The Housing Scene by by Lew Sichelman
by Lew Sichelman
The Housing Scene | December 25th, 2015

Uncle Sam may or may not be watching you. But if you have a mortgage, your lender could be.

Black Knight Financial Services is an analytical and data firm that has deals with 23 of the top 25 loan originators, and all of the top 25 mortgage servicers. The company recently introduced new software that can reveal any number of things about your personal situation.

If you put your home up for sale, for example, the program can flag your account with your lender or servicer. That way, Black Knight officials said at a recent press briefing, you can be contacted and offered a new loan on your new place -- before you even find it. Or maybe they can allow you to carry your old loan with you to help cover the cost of the new residence.

Another possibility: If you stop paying your recurring monthly bills such as cable, cellphone or utilities, the software will mark your account for the lender, who can call and ask what the company can do to help you out. Lenders know that pretty soon, in such cases, you'll start getting behind on your mortgage; perhaps an offer of help to manage your finances -- say, reworking your mortgage so your monthly payment is lower -- can protect them from losing you to foreclosure.

And how about this: The software will tell lenders and servicers if you place subsequent liens on your property. That way, they'll know if your debt-to-income ratio has exceeded their particular benchmark.
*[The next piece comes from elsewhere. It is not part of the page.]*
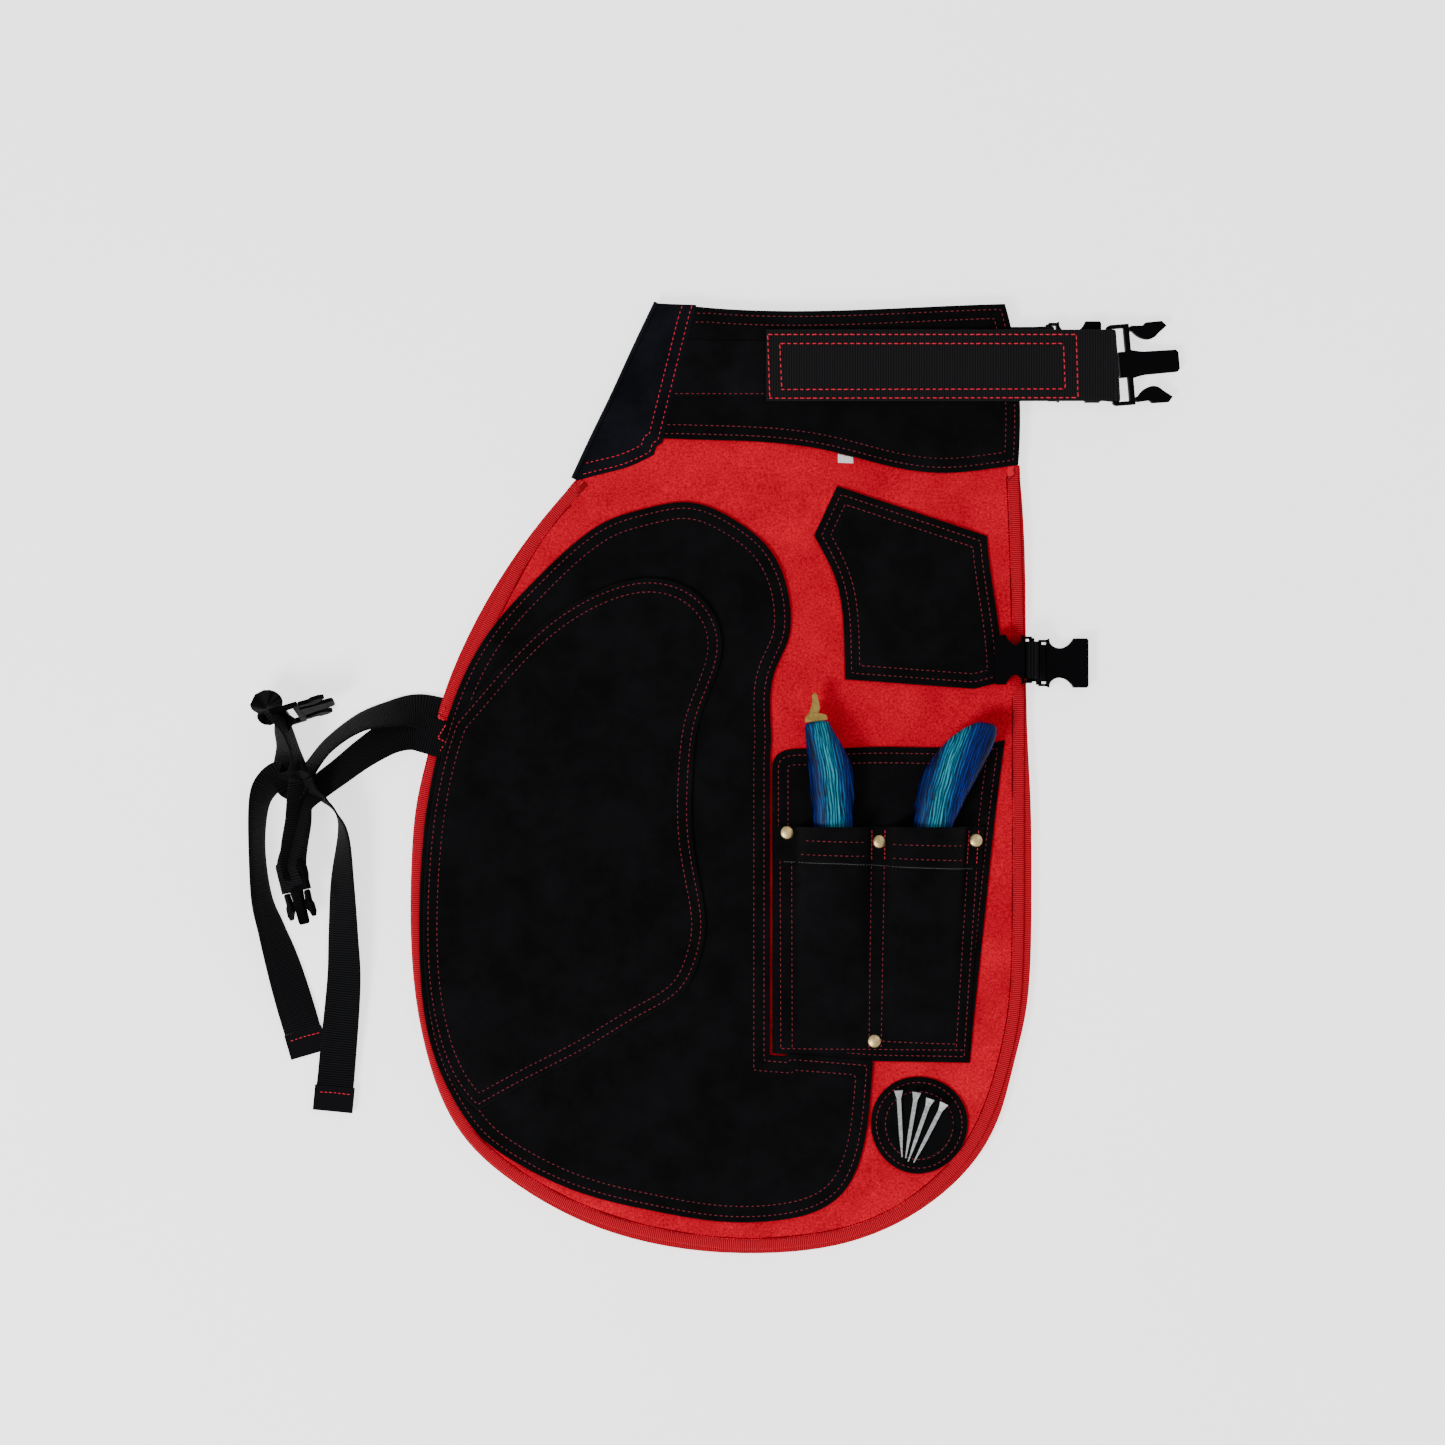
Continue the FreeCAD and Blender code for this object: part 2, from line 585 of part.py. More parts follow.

If it does, they can start to watch your account very carefully.

Black Knight says it tracks postings 24/7 from 3,000 courthouses nationwide to collect the data to support this scenario.

"If such a program was in place a decade ago, when people took out an 80 percent first mortgage, a 20 percent second mortgage and a 25 percent home equity loan -- all with different lenders who didn't know of the others -- there may not have been a housing recession," a Black Knight spokesman told me.

OVERALL, HOMEOWNERS SITTING PRETTY

While some people always struggle to get into homeownership, folks on the other side of that "velvet rope" have it made, according to Ben Graboske of Black Knight Financial Services.

"If you are a homeowner today, life is good," says Graboske.

As an indication that current owners are in "really good shape," take note that home equity in the last year has grown by $1 trillion nationally, bringing the total to $7.6 trillion. Of that, says Graboske, $4.5 trillion is sitting there ready to be tapped, even with today's super-tight lending standards.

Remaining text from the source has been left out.